■ **Exercise aim**
Retype exactly the lines from the line with "if empty is" to the end of the data, keeping both boundary lines.

^^^^

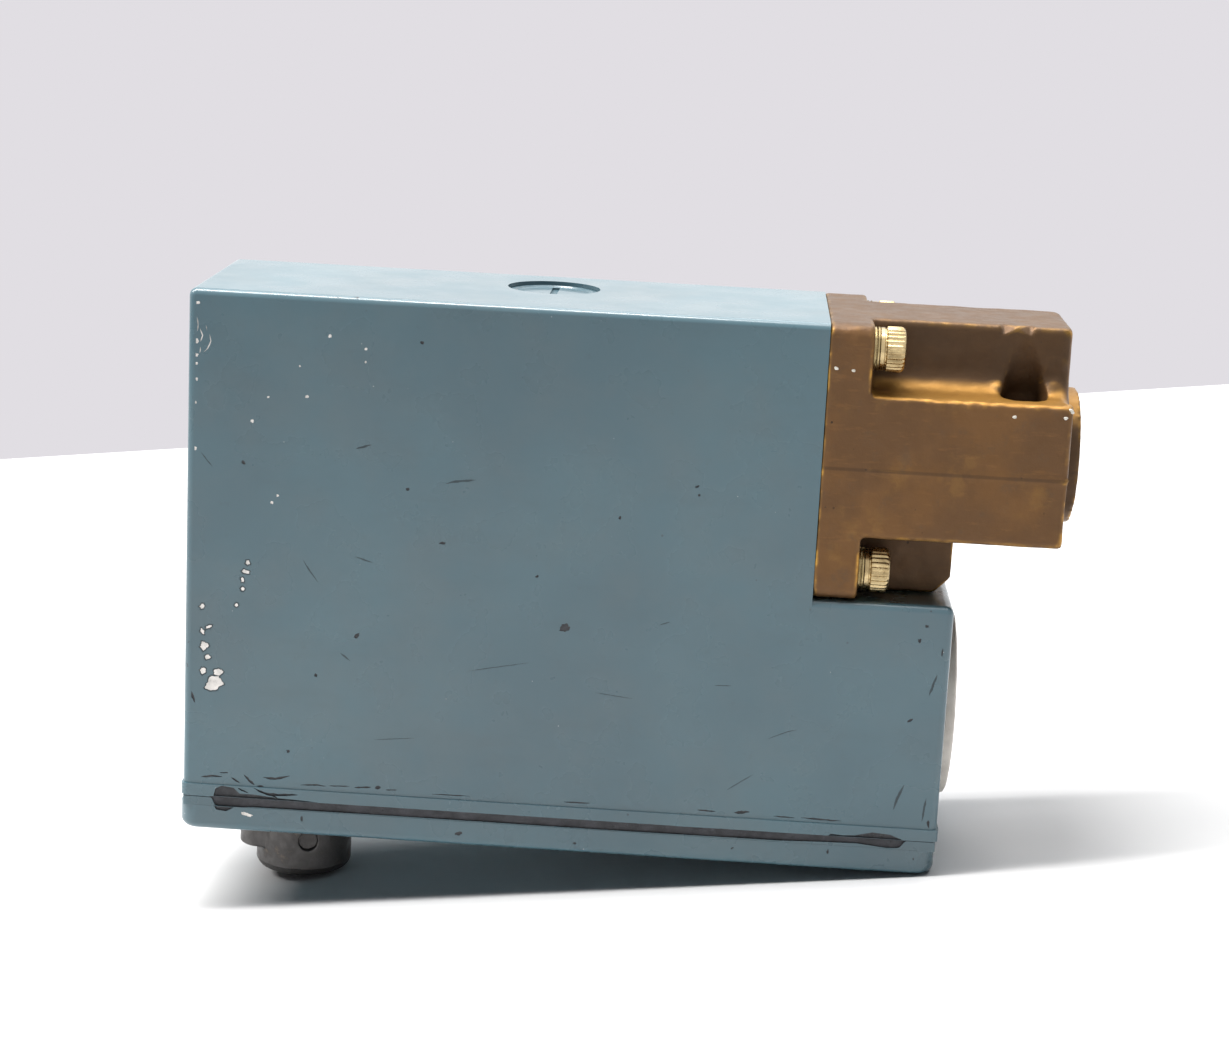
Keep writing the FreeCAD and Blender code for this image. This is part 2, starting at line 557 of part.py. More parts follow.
def build_setpoint():
    """Spindle, its clip and seal, the travelling nut and the range spring on it."""
    centre = {"x": "knob_x", "y": MIDDLE}
    clip = ("-foot_top - foot_thick - spindle_clip_gap - clip_thick",
            "-foot_top - foot_thick - spindle_clip_gap")
    keep(fuse(rod("z", "spindle_thread", "-collar_top - root", "-spindle_top", **centre),
              rod("z", "collar_radius", "-foot_top + collar_gap", "-collar_top", **centre),
              cut(rod("z", "spindle_radius", "-knob_bottom + knob_web + knob_gap", "-foot_top + past",
                      **centre),
                  washer("z", "spindle_radius + past", "spindle_radius - groove_depth",
                         f"{clip[0]} - running_gap", f"{clip[1]} + running_gap", **centre))),
         "setting_spindle")
    keep(cut(washer("z", "spindle_radius + spindle_clip_width", "spindle_radius - clip_overlap",
                    *clip, **centre),
             box(("knob_x - spindle_clip_mouth", "knob_x + spindle_clip_mouth"),
                 ("width / 2 - spindle_radius - spindle_clip_width - past", MIDDLE),
                 (f"{clip[0]} - past", f"{clip[1]} + past"))), "spindle_clip")
    keep(ring("z", "spindle_radius + spindle_seal_section", "spindle_seal_section",
              z="-housing_height - gasket_thick - seal_recess / 2", **centre), "spindle_seal")
    keep(cut(fuse(box(("knob_x - nut_half", "knob_x + nut_half"), ("nut_near", "nut_far"),
                      ("-nut_top - nut_thick", "-nut_top")),
                  rod("z", "nut_hub", "-nut_top - root", "-nut_top + nut_hub_height", **centre)),
             rod("z", "spindle_thread + running_gap", "-nut_top - nut_thick - past",
                 "-nut_top + nut_hub_height + past", **centre)), "spring_nut")
    coil = doc.addObject("Part::Helix", "Coil")
    bind(coil, "Radius", "coil_radius")
    bind(coil, "Height", "nut_top - spring_top - 2 * spring_wire")
    bind(coil, "Pitch", "(nut_top - spring_top - 2 * spring_wire) / spring_turns")
    put(coil, z="-nut_top + spring_wire", **centre)
    section = doc.addObject("Part::Circle", "Section")
    section.Placement = Placement(Vector(), ALONG["y"])
    bind(section, "Radius", "spring_wire")
    put(section, x="knob_x + coil_radius", y=MIDDLE, z="-nut_top + spring_wire")
    spring = doc.addObject("Part::Sweep", "Spring")
    spring.Sections = [section]
    spring.Spine = (coil, [])
    spring.Solid = True
    spring.Frenet = True
    keep(spring, "range_spring")


def build_knob():
    """Pointer knob, drawn about its own axis, with its nose along -X before it is turned."""
    body = keep(doc.addObject("PartDesign::Body", "setting_knob"), "setting_knob")
    body.Placement = Placement(Vector(), Rotation(Vector(0, 0, 1), SIZES["knob_turn"]))
    put(body, x="knob_x", y=MIDDLE, z="0")
    grow(body, "XY", "-knob_bottom", "-knob_top", circle("0", "0", "knob_radius"))
    bottom = -SIZES["knob_bottom"]
    soften(body, "knob_round", lambda low, high: near(low.z, bottom) and near(high.z, bottom))
    grow(body, "XY", "-nose_bottom", "-knob_top", circle("-nose_centre", "0", "nose_radius"))
    grow(body, "XY", "-nose_bottom", "-knob_top",
         rectangle("-nose_centre", "0", "-nose_radius", "nose_radius"))
    carve(body, "XY", "-knob_bottom + knob_web", "-knob_top + past", circle("0", "0", "spindle_radius"))
    carve(body, "XZ", "-knob_radius - past", "0", circle("0", "-grub_drop", "grub_radius + running_gap"))
    screw = doc.addObject("Part::Cylinder", "Grub")
    screw.Placement = Placement(Vector(), Rotation(Vector(0, 0, 1), SIZES["knob_turn"])
                                .multiply(Rotation(Vector(1, 0, 0), 90)))
    bind(screw, "Radius", "grub_radius")
    bind(screw, "Height", "knob_radius - spindle_radius - grub_recess")
    put(screw, x="knob_x + spindle_radius * sin(knob_turn * 1 deg)",
        y="width / 2 - spindle_radius * cos(knob_turn * 1 deg)", z="-grub_drop")
    keep(screw, "knob_grub_screw")


# ---------------------------------------------------------------- electrical parts

def build_microswitch():
    """Snap switch on the plate: body, plunger, three blades and two screws."""
    body = new_body("microswitch_body")
    top, bottom = "-switch_top", "-switch_top - switch_height"
    grow(body, "XZ", "switch_near", "plate_near",
         rectangle("switch_x - switch_half", "switch_x + switch_half", bottom, top))
    carve(body, "XZ", "switch_near - past", "plate_near + past",
          *[circle(x, z, "small_clear") for x, z in SWITCH_SPOTS])
    carve(body, "XY", "-plunger_bottom - past", "-switch_top + past",
          circle("switch_x", "switch_y", "plunger_radius + running_gap"))
    keep(rod("z", "plunger_radius", "-plunger_bottom", "-plunger_top", x="switch_x", y="switch_y"),
         "microswitch_plunger")
    keep(group([box((f"switch_x + {pole} * blade_pitch - blade_half",
                     f"switch_x + {pole} * blade_pitch + blade_half"),
                    ("switch_y - blade_thick / 2", "switch_y + blade_thick / 2"),
                    ("-blade_bottom", bottom)) for pole in POLES]), "microswitch_blades")
    keep(group([fuse(rod("y", "small_head", "switch_near - small_head_height", "switch_near", x=x, z=z),
                     rod("y", "small_body", "switch_near", "plate_far", x=x, z=z))
                for x, z in SWITCH_SPOTS]), "microswitch_screws")


def build_terminal_block():
    """Three-pole block with a cage and a clamp screw for each wire."""
    body = new_body("terminal_block")
    spots = [f"width / 2 + {pole} * pole_pitch" for pole in POLES]
    low, high = "-block_bottom", "-block_top"
    grow(body, "XY", low, high, rectangle("block_left", "block_right", "block_near", "width - block_near"))
    carve(body, "XY", low + " - past", high + " - cage_roof",
          *[rectangle("cage_left - cage_gap", "cage_right + cage_gap", f"{y} - cage_half - cage_gap",
                      f"{y} + cage_half + cage_gap") for y in spots])
    carve(body, "YZ", "block_left - past", "block_right + past",
          *[circle(y, "-wire_entry", "funnel_radius") for y in spots])
    carve(body, "XY", low + " - past", high + " + past", *[circle(x, y, "tiny_clear") for x, y in EAR_SPOTS])
    carve(body, "XY", low + " - past", low + " + tiny_sink_depth",
          *[circle(x, y, "tiny_sink") for x, y in EAR_SPOTS])
    keep(group([cut(box(("cage_left", "cage_right"), (f"{y} - cage_half", f"{y} + cage_half"),
                        (low + " + cage_foot", high + " - cage_roof - cage_gap")),
                    rod("x", "cage_bore", "cage_left - past", "cage_right + past", y=y, z="-wire_entry"),
                    rod("z", "small_body", low, "-wire_entry", x="terminal_x", y=y))
                for y in spots]), "terminal_cages")
    clamp = low + " + clamp_sink + clamp_head_height"
    keep(group([cut(fuse(rod("z", "clamp_head", low + " + clamp_sink", clamp, x="terminal_x", y=y),
                         rod("z", "clamp_body", clamp, "-wire_entry - past", x="terminal_x", y=y)),
                    box(("terminal_x - clamp_head - past", "terminal_x + clamp_head + past"),
                        (f"{y} - clamp_slot", f"{y} + clamp_slot"),
                        (low, low + " + 2 * clamp_sink"))) for y in spots]), "terminal_screws")
    seat = low + " + tiny_sink_depth"
    keep(group([fuse(rod("z", "tiny_head", seat + " - tiny_head_height", seat, x=x, y=y),
                     rod("z", "tiny_body", seat, high + " + pillar_hole - past", x=x, y=y))
                for x, y in EAR_SPOTS]), "terminal_block_screws")


def rounded_route(points):
    """Straight runs through points, joined by tangent arcs, and the smallest arc's radius."""
    edges, start, radii = [], points[0], []
    for before, corner, after in zip(points, points[1:], points[2:]):
        back, ahead = before - corner, after - corner
        room = ARC_SHARE * min(back.Length, ahead.Length)
        back.normalize()
        ahead.normalize()
        enter, leave = corner + back * room, corner + ahead * room
        bisector = (back + ahead).normalize()
        centre_gap = room / bisector.dot(back)
        radius = (centre_gap ** 2 - room ** 2) ** 0.5
        edges.append(Part.LineSegment(start, enter).toShape())
        edges.append(Part.Arc(enter, corner + bisector * (centre_gap - radius), leave).toShape())
        start = leave
        radii.append(radius)
    edges.append(Part.LineSegment(start, points[-1]).toShape())
    return Part.Wire(edges), min(radii)


def build_wires():
    """One insulated wire from each switch blade to its pole of the terminal block."""
    face, entry = SIZES["switch_y"] - SIZES["blade_thick"] / 2, -SIZES["wire_entry"]
    low = -SIZES["blade_bottom"] + SIZES["wire_above_tip"]
    for pole, label in zip(POLES, ("wire_common", "wire_normally_open", "wire_normally_closed")):
        blade_x = SIZES["switch_x"] + pole * SIZES["blade_pitch"]
        lane = SIZES["lane_y"] + SIZES["lane_pitch"] * pole
        pole_y = SIZES["width"] / 2 + pole * SIZES["pole_pitch"]
        route, radius = rounded_route([Vector(blade_x, face, low), Vector(blade_x, lane, low),
                                       Vector(SIZES["lane_end"], lane, low),
                                       Vector(SIZES["turn_end"], pole_y, entry),
                                       Vector(SIZES["wire_end"], pole_y, entry)])
        print(f"{label:28s} arcs of at least {radius:.2f} mm about a {SIZES['wire_radius']} mm wire radius")
        disc = Part.Wire(Part.Circle(Vector(blade_x, face, low), Vector(0, -1, 0),
                                     SIZES["wire_radius"]).toShape())
        wire = doc.addObject("Part::Feature", label)
        wire.Shape = route.makePipeShell([disc], True, True)
        expected = route.Length * math.pi * SIZES["wire_radius"] ** 2
        if abs(wire.Shape.Volume / expected - 1) > 0.01:
            raise RuntimeError(f"{label} has the wrong volume")
        put(wire, x="0", y="0", z="0")
        keep(wire, label)


def build_earth_screw():
    """Earth screw on its boss in the near wall."""
    centre = {"x": "earth_x", "y": "earth_y"}
    washer_low = "-earth_face - washer_thick"
    head_low = washer_low + " - earth_head_height"
    keep(cut(fuse(rod("z", "earth_head", head_low, washer_low, **centre),
                  rod("z", "thread_radius", washer_low, "-earth_face + pillar_hole + past", **centre)),
             box(("earth_x - earth_head - past", "earth_x + earth_head + past"),
                 ("earth_y - earth_slot", "earth_y + earth_slot"),
                 (head_low + " - past", head_low + " + earth_slot_depth"))), "earth_screw")
    keep(washer("z", "earth_washer", "washer_bore", washer_low, "-earth_face", **centre), "earth_washer")


# ---------------------------------------------------------------- closures

def build_access_plug():
    """Slotted plug in the top face, over the trip screw, with its seal."""
    centre = {"x": "access_x", "y": "access_y"}
    seat = "-access_depth + access_seal"
    keep(cut(fuse(rod("z", "access_radius - 3 * running_gap", seat, "-access_face", **centre),
                  rod("z", "access_thread - plug_gap", "-access_depth - access_boss + root", seat + " + root",
                      **centre)),
             box(("access_x - access_slot", "access_x + access_slot"),
                 ("access_y - access_slot_half", "access_y + access_slot_half"),
                 ("-access_face - access_slot_depth", "0"))), "access_plug")
    keep(washer("z", "access_radius - 3 * running_gap", "access_thread + running_gap", "-access_depth", seat,
                **centre), "access_plug_seal")


def build_entry_plug():
    """Blanking plug in the cable entry, hollow behind, with its O-ring."""
    centre = {"y": MIDDLE, "z": "-entry_drop"}
    face = "lower_length + entry_head_thick"
    keep(cut(fuse(rod("x", "entry_head", "lower_length", face, **centre),
                  rod("x", "entry_radius - plug_gap", "lower_length - entry_plug_depth",
                      "lower_length + root", **centre)),
             rod("x", "entry_hollow", "lower_length - entry_plug_depth - past", "lower_length - entry_floor",
                 **centre),
             box((face + " - entry_slot_depth", face + " + past"),
                 ("width / 2 - entry_slot_half", "width / 2 + entry_slot_half"),
                 ("-entry_drop - entry_slot", "-entry_drop + entry_slot"))), "cable_entry_plug")
    keep(ring("x", "entry_seal_radius", "entry_seal_section", x="lower_length - entry_seal_section",
              **centre), "cable_entry_seal")


def check_and_write():
    """Stops on any failed object, idle pocket or bad shape, then writes one file per sub-part."""
    for item in doc.Objects:
        if {"Invalid", "Error"} & set(item.State):
            raise RuntimeError(f"{item.Label} ({item.Name}) failed: {item.State}")
    for pocket in pockets:
        if pocket.Shape.Volume > pocket.BaseFeature.Shape.Volume - 0.01:
            raise RuntimeError(f"{pocket.Name} in {pocket.getParentGeoFeatureGroup().Label} cuts nothing")
    os.makedirs("parts", exist_ok=True)
    for part in subparts:
        shape = part.Shape
        if shape.isNull() or not shape.isValid() or shape.Volume < TOUCH:
            raise RuntimeError(f"{part.Label} has a bad shape")
        shape.exportStep(f"parts/{part.Label}.step")
        print(f"{part.Label:28s} solids {len(shape.Solids)}  volume {shape.Volume:10.2f}")


build_housing()
build_gasket()
build_cover()
build_cover_screws()
build_port_block()
build_block_screws()
build_piston()
build_mechanism_plate()
build_pivot()
build_lever()
build_trip_screw()
build_setpoint()
build_knob()
build_microswitch()
build_terminal_block()
build_wires()
build_earth_screw()
build_access_plug()
build_entry_plug()
doc.recompute()
check_and_write()
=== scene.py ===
"""Pressure switch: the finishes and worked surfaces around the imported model, with floor, lights and camera."""
import math

import bmesh
import bpy
from mathutils import Matrix, Vector, geometry, noise


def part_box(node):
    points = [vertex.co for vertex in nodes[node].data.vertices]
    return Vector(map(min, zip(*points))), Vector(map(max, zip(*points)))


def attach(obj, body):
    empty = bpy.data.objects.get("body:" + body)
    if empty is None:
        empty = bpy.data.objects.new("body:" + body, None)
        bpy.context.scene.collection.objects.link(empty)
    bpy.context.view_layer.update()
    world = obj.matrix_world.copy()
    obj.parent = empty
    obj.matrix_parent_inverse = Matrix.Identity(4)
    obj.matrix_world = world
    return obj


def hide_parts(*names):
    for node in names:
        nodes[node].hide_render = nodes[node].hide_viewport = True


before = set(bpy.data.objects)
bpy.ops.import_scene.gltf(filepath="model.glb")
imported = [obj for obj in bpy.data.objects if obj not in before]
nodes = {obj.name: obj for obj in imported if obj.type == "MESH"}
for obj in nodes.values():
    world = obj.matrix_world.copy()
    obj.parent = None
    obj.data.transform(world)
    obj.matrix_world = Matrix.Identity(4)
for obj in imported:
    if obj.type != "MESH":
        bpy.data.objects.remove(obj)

MM = 0.001
scene = bpy.context.scene
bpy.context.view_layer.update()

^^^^

■ **Exercise result**
    if empty is None:
        empty = bpy.data.objects.new("body:" + body, None)
        bpy.context.scene.collection.objects.link(empty)
    bpy.context.view_layer.update()
    world = obj.matrix_world.copy()
    obj.parent = empty
    obj.matrix_parent_inverse = Matrix.Identity(4)
    obj.matrix_world = world
    return obj


def hide_parts(*names):
    for node in names:
        nodes[node].hide_render = nodes[node].hide_viewport = True


before = set(bpy.data.objects)
bpy.ops.import_scene.gltf(filepath="model.glb")
imported = [obj for obj in bpy.data.objects if obj not in before]
nodes = {obj.name: obj for obj in imported if obj.type == "MESH"}
for obj in nodes.values():
    world = obj.matrix_world.copy()
    obj.parent = None
    obj.data.transform(world)
    obj.matrix_world = Matrix.Identity(4)
for obj in imported:
    if obj.type != "MESH":
        bpy.data.objects.remove(obj)

MM = 0.001
scene = bpy.context.scene
bpy.context.view_layer.update()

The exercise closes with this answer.